Many synesthetes feel stigmatized and worry that their synesthesia means something is wrong with them, Grossenbacher told ATTN:. "I see [it] more ... as a dysfunction of our society rather than a cause lying with a person with synesthesia," Grossenbacher said. "Feeling insecure, odd, crazy, different, or questioning [oneself as a synesthete] is a relatively common phase, and I hope to minimize the duration of that phase or bypass it altogether by letting people know about synesthesia."

The benefits of synesthesia.

Synesthesia is often found in creative individuals, and synesthesia has been shown to aid memory, but only as one's memories pertain to synesthetic experiences, Hubbard said.

"Synesthetes will tell us things that are really interesting, like they can't remember her name, but it was a green name, so it must have been Valerie or Vivian," Hubbard told ATTN:. "One of the things that this suggests is they're basically getting for free an additional memory queue. And there's an old literature on memory processes that is called the dual-coding route, and this suggestion is that we in fact get a memory advantage if, for example, we hear a word, and we form a mental image of it. For a synesthete, we see that they have pretty much automatically some sort of image that goes along with reading a word or seeing things, and so that might be part of how they get the advantage. So part of what we're after now is trying to test that idea."

Though many synesthetes experience anxiety and fear, as I did, the majority love their synesthesia and wouldn't want to live any other way. Many remark that synesthesia actually enhances their artistic abilities.
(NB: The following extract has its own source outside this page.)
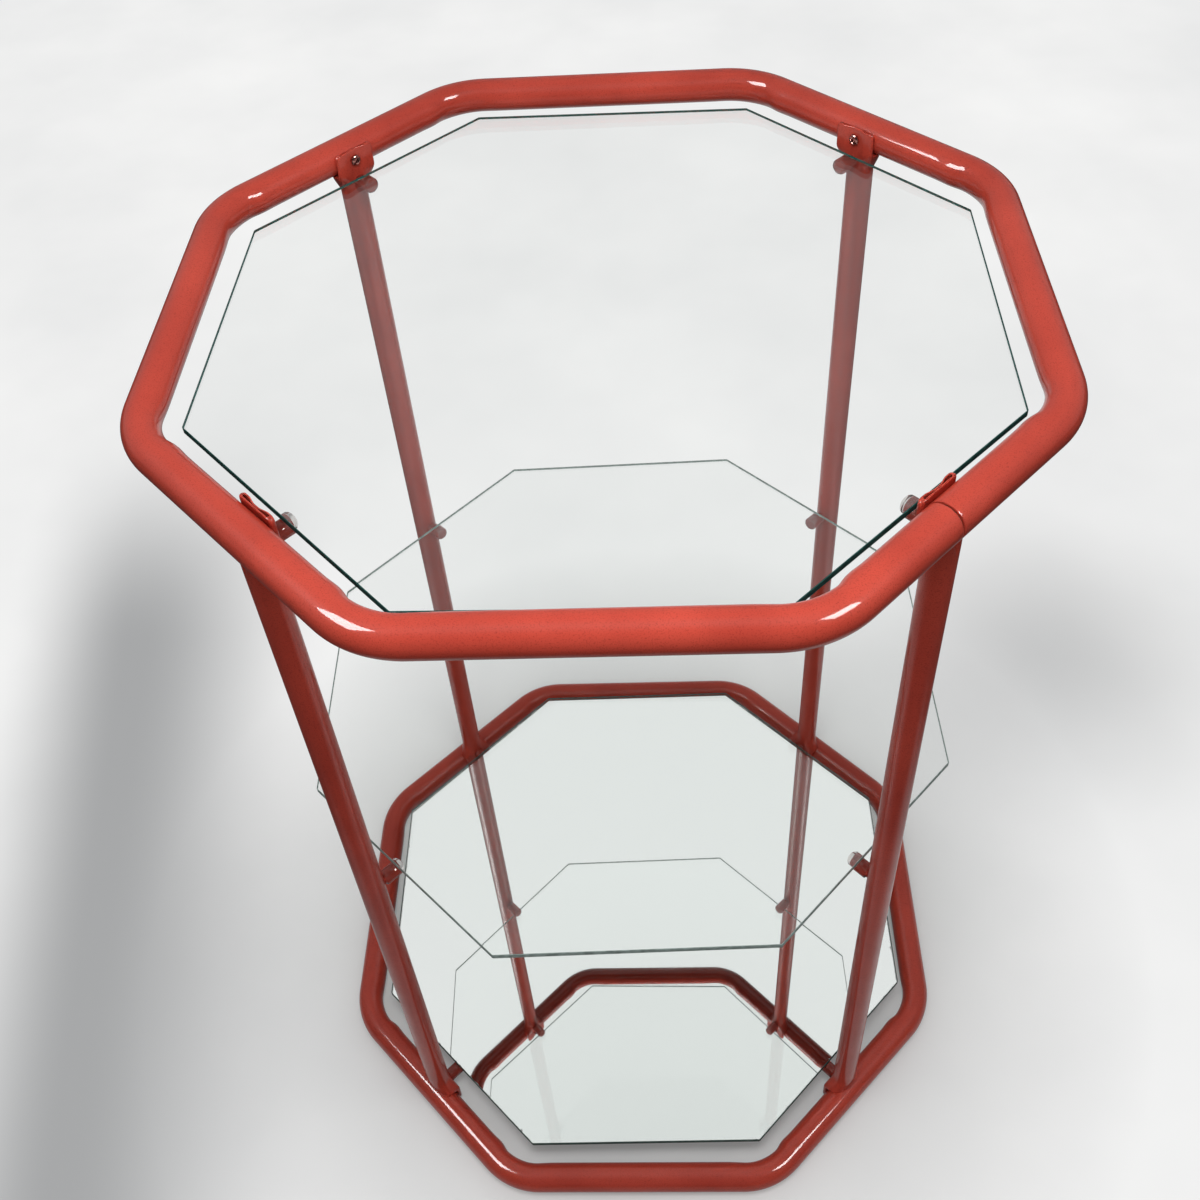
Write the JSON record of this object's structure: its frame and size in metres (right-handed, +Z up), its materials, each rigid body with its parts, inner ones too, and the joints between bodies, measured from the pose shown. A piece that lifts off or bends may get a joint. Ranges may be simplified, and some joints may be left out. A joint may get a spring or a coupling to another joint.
{
  "type": "octagonal tiered side table",
  "caption": "Octagonal side table of red painted steel tube, with loose glass shelves and a mirror bottom shelf resting on capped pegs.",
  "frame": {"origin": "middle of the table on the floor, under the bottom ring", "axes": "+Z up, the front faces -Y, +X to the right seen from the front"},
  "size_m": [0.46, 0.46, 0.654],
  "materials": {
    "red_paint": "gloss coral red paint over steel tube",
    "bare_steel": "bare drawn steel",
    "screw_steel": "bright plated steel",
    "clear_cap": "clear soft plastic",
    "clear_glass": "clear float glass with green ground edges",
    "mirror": "back-silvered float glass"
  },
  "bodies": {
    "frame": {"top_ring": "red_paint", "bottom_ring": "red_paint", "top_ring_sleeve": "bare_steel", "bottom_ring_sleeve": "bare_steel", "leg_back_right": "red_paint", "leg_back_left": "red_paint", "leg_front_left": "red_paint", "leg_front_right": "red_paint", "screw_top_back_right": "screw_steel", "screw_top_back_left": "screw_steel", "screw_top_front_left": "screw_steel", "screw_top_front_right": "screw_steel", "screw_bottom_back_right": "screw_steel", "screw_bottom_back_left": "screw_steel", "screw_bottom_front_left": "screw_steel", "screw_bottom_front_right": "screw_steel", "peg_top_back_right": "red_paint", "peg_top_back_left": "red_paint", "peg_top_front_left": "red_paint", "peg_top_front_right": "red_paint", "peg_middle_back_right": "red_paint", "peg_middle_back_left": "red_paint", "peg_middle_front_left": "red_paint", "peg_middle_front_right": "red_paint", "peg_bottom_back_right": "red_paint", "peg_bottom_back_left": "red_paint", "peg_bottom_front_left": "red_paint", "peg_bottom_front_right": "red_paint", "peg_cap_top_back_right": "clear_cap", "peg_cap_top_back_left": "clear_cap", "peg_cap_top_front_left": "clear_cap", "peg_cap_top_front_right": "clear_cap", "peg_cap_middle_back_right": "clear_cap", "peg_cap_middle_back_left": "clear_cap", "peg_cap_middle_front_left": "clear_cap", "peg_cap_middle_front_right": "clear_cap", "peg_cap_bottom_back_right": "clear_cap", "peg_cap_bottom_back_left": "clear_cap", "peg_cap_bottom_front_left": "clear_cap", "peg_cap_bottom_front_right": "clear_cap"},
    "top_shelf": {"top_glass_shelf": "clear_glass"},
    "middle_shelf": {"middle_glass_shelf": "clear_glass"},
    "mirror": {"mirror_shelf": "mirror"}
  },
  "joints": [
    {"name": "top_shelf_lift", "type": "slide", "parent": "frame", "child": "top_shelf", "axis": [0, 0, 1], "range_m": [0, 0.08]},
    {"name": "middle_shelf_lift", "type": "slide", "parent": "frame", "child": "middle_shelf", "axis": [0, 0, 1], "range_m": [0, 0.29]},
    {"name": "mirror_lift", "type": "slide", "parent": "frame", "child": "mirror", "axis": [0, 0, 1], "range_m": [0, 0.285]}
  ]
}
Singers Lady Gaga, Tori Amos, and Billy Joel, for example, are all proud synesthetes.

"[Synesthesia is] the only way that I can identify what something sounds like," musician Pharrell Williams, who sees color in music, told NPR in 2013. "I know when something is in key, because it either matches the same color, or it doesn't. Or it feels different, and it doesn't feel right."

The downside of synesthesia.

The majority of synesthetes are positive or "neutral at worst" about having it, Jonas told ATTN:. "Most people are generally very positive about it," she said. "But again, because I'm a synesthesia researcher, most of the people I talk to about it are going to be people who are interested in it."

Not all synesthetic experiences revolve around beautiful colors or tasty words. Jonas said that she used to see colors in smells up until she was about 14. She recalled reading a copy of "Winnie the Pooh" that had been in her attic and associating it with an ugly brown color.

"It smelled really musty in the way that books do when you leave them up in the attic," she said. "The smell was like a horrible brown smear to me. It was actually quite a relief when the colors went away, because it would be a horrible smell but also a horrible color. It was not very nice."

Negative experiences with synesthesia tend to be fairly harmless, like how I overate to consume more words. But on rare occasions, it can pose real challenges. One adult synesthete Grossenbacher encountered had such strong visual experiences when hearing sounds that the person was unable to get a driver's license.

"The visual concurrence, as we call them, that are synesthetically induced, were somewhat opaque, so it would be hard to see through it, and also very distracting," he said of this synesthete. "That's exceedingly rare, but that's one instance that I'm aware of that's really caused a limitation."

Embracing the gift.

Synesthesia might be uncommon, but researchers assert that it's important to try to understand it.

"Every human being views life through a unique window in this shared universe," Grossenbacher said. "Synesthetes have such a different view that we can all benefit from recognizing our unique perspectives. But having it pointed out every once in a while from someone whose perspective is so different is an excellent reminder of the uniqueness that we have."

My synesthesia worried me for so long, now I embrace how great it feels to combine words and food, my two favorite things. I honestly can't imagine what eating would be like without this experience.